Example: Tesla’s early Roadster, while revolutionary, had significant quality issues that limited adoption. They had the right customer (luxury performance car buyers interested in sustainability) but needed to improve quality before achieving true PMF.

What to do:

  • Implement quality metrics that directly tie to customer success measures

  • Create rapid feedback loops between customers and product development

  • Focus improvements on product elements that create real customer value

Rethinking Product-Market Fit for Purpose-Driven Business

Traditional PMF frameworks overlook a critical third dimension: values.
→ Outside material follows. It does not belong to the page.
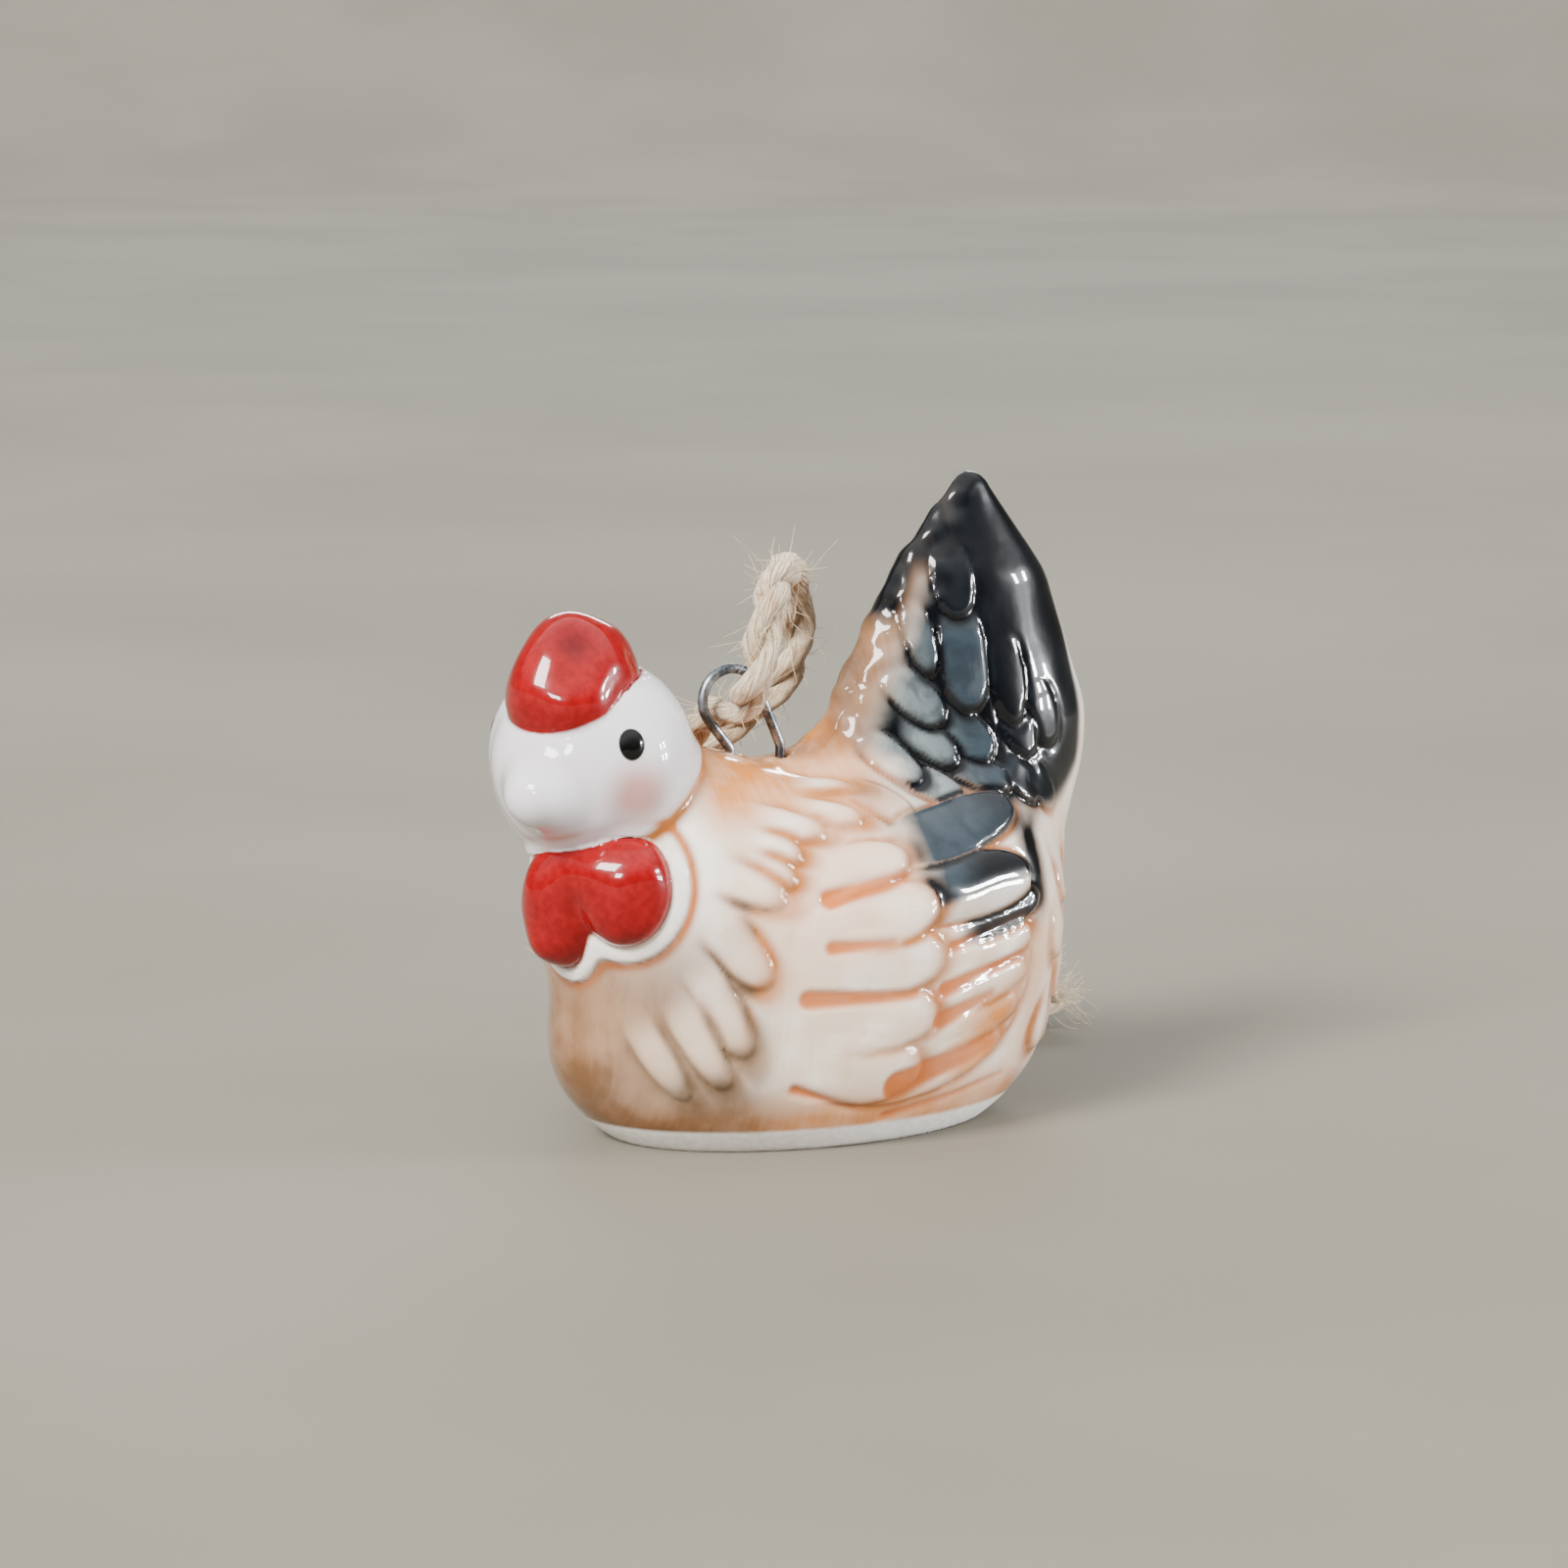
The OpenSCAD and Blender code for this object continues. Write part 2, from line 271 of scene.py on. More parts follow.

When we expand beyond just product and market to include values, we create a more comprehensive model that considers impact on all stakeholders—employees, community, environment, supply chain. Alignment with customer values and societal needs creates a foundation for sustainable innovation and growth. 

This expanded approach reveals common PMF failures in established companies:

  1. Selling what exists rather than creating what's needed

  2. Using marketing to mask poor product-market fit

  3. Ignoring the negative externalities of their solutions

  4. Failing to evolve products as values and needs change 

Consider Instagram’s recent launch of its Teen Account, a response to years of criticism about negative social impact. This example shows that companies must evolve beyond traditional PMF to consider broader societal impact and alignment of values.

Product-market fit isn’t a destination—it’s an ongoing journey of alignment between your solutions and evolving customer needs. For purpose-driven businesses, this journey must balance commercial success with positive impact. True PMF allows your marketing to focus on authentic connection and value communication rather than manipulation or artificial demand creation.

Regular PMF assessment gives you early warning signals when market needs shift, helping you adapt through innovation rather than aggressive marketing. By maintaining strong PMF, purpose-driven companies can grow sustainably while staying true to their mission and values.